In case you missed it, which is entirely possible with me being one of the few people without a Facebook account to naggingly remind you about it, yesterday was my birthday. Yesterday I turned 33. That is 1/3 of the way to 99. That is halfway to retirement. 30 didn’t feel that old to me, but 33 does. I am now a good chunk through my thirties and I obviously think in fractions and the fractions this year don’t lie. I am no spring chicken. In fact, I’m closer to that tired old hen that has quit laying eggs.
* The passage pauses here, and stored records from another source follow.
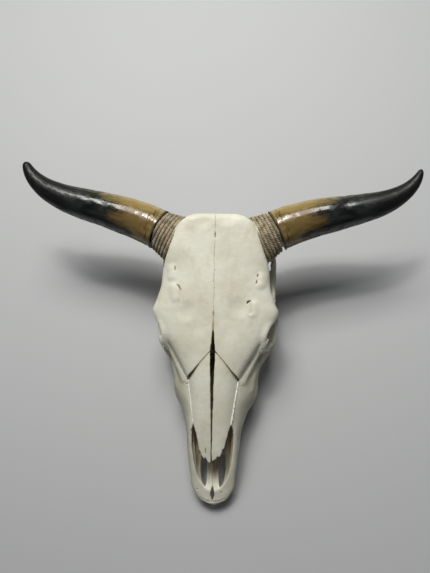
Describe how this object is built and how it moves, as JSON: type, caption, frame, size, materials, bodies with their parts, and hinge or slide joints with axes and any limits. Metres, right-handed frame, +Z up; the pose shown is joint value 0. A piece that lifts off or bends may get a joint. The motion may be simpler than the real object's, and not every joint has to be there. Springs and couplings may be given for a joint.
{
  "type": "cow skull",
  "caption": "Life-size cow skull without its lower jaw, with curved polished horns and rope bound round the horn bases, lying on its cheek teeth.",
  "frame": {"origin": "centre of the bounding box on the floor that the skull lies on", "axes": "+X towards the animal's left, +Y from the nose to the poll, +Z up out of the forehead"},
  "size_m": [0.6904, 0.5863, 0.21],
  "materials": {
    "bone": "matte",
    "horn": "polished",
    "jute": "matte"
  },
  "bodies": {
    "root": {"frontal_left": "bone", "frontal_right": "bone", "nasal_left": "bone", "nasal_right": "bone", "premaxilla_left": "bone", "premaxilla_right": "bone", "maxilla_left": "bone", "maxilla_right": "bone", "lacrimal_left": "bone", "lacrimal_right": "bone", "zygomatic_left": "bone", "zygomatic_right": "bone", "palatine_left": "bone", "palatine_right": "bone", "temporal_left": "bone", "temporal_right": "bone", "occipital": "bone", "sphenoid": "bone", "horn_left": "horn", "horn_right": "horn", "rope_left": "jute", "rope_right": "jute"}
  },
  "joints": []
}
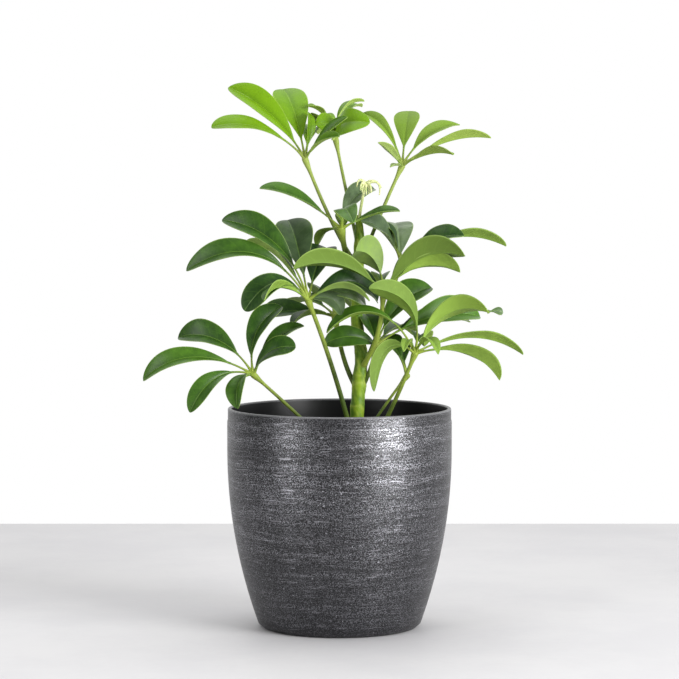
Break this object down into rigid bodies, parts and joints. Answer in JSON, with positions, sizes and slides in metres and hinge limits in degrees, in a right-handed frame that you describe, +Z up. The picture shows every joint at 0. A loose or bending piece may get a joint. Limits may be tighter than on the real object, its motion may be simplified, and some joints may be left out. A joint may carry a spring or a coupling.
{
  "type": "potted umbrella plant",
  "caption": "Young dwarf umbrella plant: a stem with palmate fronds and a bud, in soil, in a thin growing pot inside a dark brushed plastic outer pot.",
  "frame": {"origin": "middle of the outer pot's flat base", "axes": "+Z up along the plant, -Y towards the side that the picture shows, +X to that view's right"},
  "size_m": [0.2351, 0.1422, 0.3393],
  "materials": {
    "pot_plastic": "charcoal plastic with fine silvery brushed streaks round the wall",
    "growing_plastic": "thin black nursery pot plastic",
    "soil": "moist bark and peat potting soil, rough",
    "stem": "green half-woody stem, satin",
    "young_leaf": "young leaf, bright yellow-green, waxy",
    "leaf": "leaf, dark glossy green above, pale and matte below",
    "bud": "unopened leaflets, pale yellow-green"
  },
  "bodies": {
    "root": {"cachepot": "pot_plastic", "growing_pot": "growing_plastic", "soil": "soil", "main_stem": "stem", "bud": "bud", "frond_01_top_left": "young_leaf", "frond_02_top_middle": "young_leaf", "frond_03_top_right": "young_leaf", "frond_04_upper_middle": "leaf", "frond_05_middle_left": "leaf", "frond_06_right_back": "leaf", "frond_07_right_front": "leaf", "frond_08_low_right": "leaf", "frond_09_middle_low": "leaf", "frond_10_left_back": "leaf", "frond_11_low_left": "leaf", "frond_12_low_back": "leaf"}
  },
  "joints": []
}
Getting older is no big deal, of course. It’s inevitable and means growth and maturity, if you’re doing it right. But I am not your average 33-year-old. For one thing, I work a minimum wage job. I am still chasing a dream that most people would have given up on a long time ago. I am still emotional and irrational and moody and impulsive. I have not outgrown many of youth’s traits, but instead, I drag them into adulthood with me, which of course slows my speed toward maturity-my gait weakened to a crawl.
My favorite gift I received is this necklace Steve bought me – it is an arrow that is a little bent and it signifies me perfectly. Bent arrows are slower, they are wobbly, and they don’t head straight for the target like straight arrows do. Bent arrows are hard to direct and frustrating as all hell – but they can still be used; they just require a bit more patience and guidance.